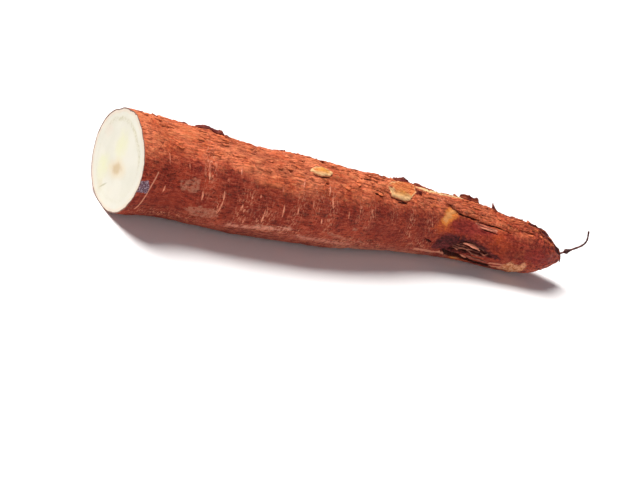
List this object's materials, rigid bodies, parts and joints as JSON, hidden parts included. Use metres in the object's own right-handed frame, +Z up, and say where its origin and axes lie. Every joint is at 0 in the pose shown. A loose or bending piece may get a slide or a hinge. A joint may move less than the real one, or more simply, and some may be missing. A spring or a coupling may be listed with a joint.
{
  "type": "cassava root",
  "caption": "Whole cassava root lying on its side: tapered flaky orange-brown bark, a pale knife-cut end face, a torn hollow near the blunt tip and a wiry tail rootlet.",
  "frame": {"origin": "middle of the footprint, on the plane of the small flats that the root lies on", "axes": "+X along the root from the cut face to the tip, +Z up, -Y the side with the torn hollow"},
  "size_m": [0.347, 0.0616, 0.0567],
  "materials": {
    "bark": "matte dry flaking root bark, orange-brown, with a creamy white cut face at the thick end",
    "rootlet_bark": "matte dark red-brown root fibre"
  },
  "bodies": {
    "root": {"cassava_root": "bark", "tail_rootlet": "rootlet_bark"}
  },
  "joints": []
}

————

§ **REQUIREMENT**: Look above for lines with the word "origin" and copy them all.

§ **REPLY**:
List this object's materials, rigid bodies, parts and joints as JSON, hidden parts included. Use metres in the object's own right-handed frame, +Z up, and say where its origin and axes lie. Every joint is at 0 in the pose shown. A loose or bending piece may get a slide or a hinge. A joint may move less than the real one, or more simply, and some may be missing. A spring or a coupling may be listed with a joint.
  "frame": {"origin": "middle of the footprint, on the plane of the small flats that the root lies on", "axes": "+X along the root from the cut face to the tip, +Z up, -Y the side with the torn hollow"},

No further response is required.